When she is asked to close the dead baby’s eyes in order to send its soul to Heaven, or when she walks at the head of a funeral procession, she thinks about mortality, but not religion. For all of her self-scrutiny, organized religion plays a very small part in it. In fact, she describes one set of neighbors as Evangelicals with a mental sneer. Her attitude is never hostile, but systemized religion is treated with something like a shrug in the book. One exception is when she sees that Papi has been reading a book of Nostradamus’ prophecies. While it is not a religious book, she is appalled by the gruesome renditions of apocalyptic disasters and the punishments of the wicked. Religion is more of a tradition than a tool. 

The American Dream and Hard Work

After Mami gets a job, she is always the steady worker in the family.
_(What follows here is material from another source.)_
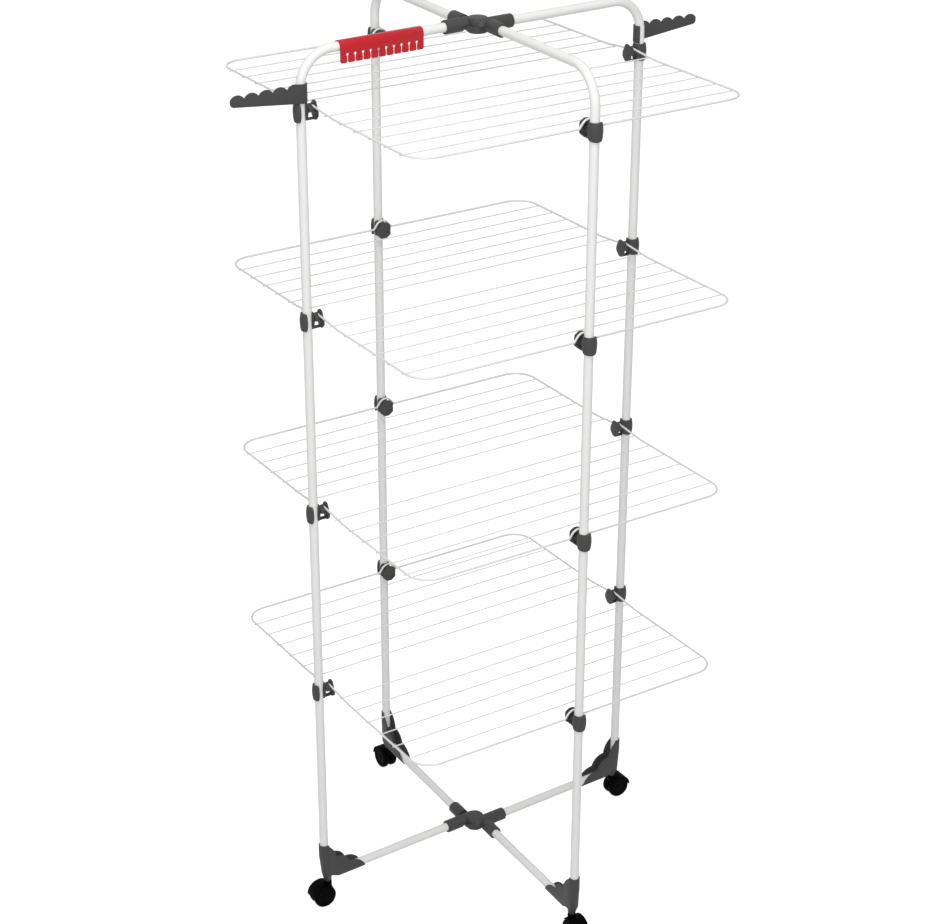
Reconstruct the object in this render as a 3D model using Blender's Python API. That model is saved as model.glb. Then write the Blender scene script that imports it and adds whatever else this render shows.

When they need money, she earns it. When she loses her job, she finds another. When she visits the welfare office, she insists that Esmeralda tell the worker that it is only for a little while. She instills in her children the idea that hard work is all you need to get ahead, particularly in America.

America is definitely an improvement over the living conditions in Puerto Rico, but in the book, it is also not the romanticized wonderland existing in so many immigrant narratives. Esmeralda lives in dangerous neighborhoods where she is exposed to sexual harassment. She finds Brooklyn a suffocating place and cannot understand how people can live this way, stacked on top of one another. She longs for the Puerto Rican grass beneath her feet, not the hard, stinking city asphalt.

She is able to reap some of the benefits of moving to America—attending an American university, making use of the American welfare system—but sees that for others, it is still not enough. She is the only one of the eleven Santiago children to attend college. However, it is her hard work in America that allows her to make as much progress as she does. Even if she had been willing to put out the same amount of effort in Puerto Rico, there would have been fewer opportunities for her to make use of it. 

Education and Learning

Esmeralda’s early school experiences are a marked contrast to those of her high school and college years. Elementary school is not presented as a place where children go to learn in When I Was Puerto Rican, but as a social gathering. This is not unique to this book—few children of that age go to school excited by the prospect of learning. They go to school because they go to school. But there are fascinating scenes of the teachers acting as impediments to Esmeralda’s learning, at least in her younger years.

Two of the major questions raised by her experiences with education are: “What is an education for?” and “What is a true education?” It must be more than simply sitting in classes. Education should be useful, and it cannot be useful without being attached to goals. This is one of the primary indictments of her schools: they are not places that inspire Esmeralda to even think about her future. When she is asked what she wants to be when she grows up by her guidance counselor in New York, it is as if she has never considered it.

However, when she is faced with the right teachers and mentors at the right time, it ignites her curiosity and ambition, allowing her to make use of the chip on her shoulder.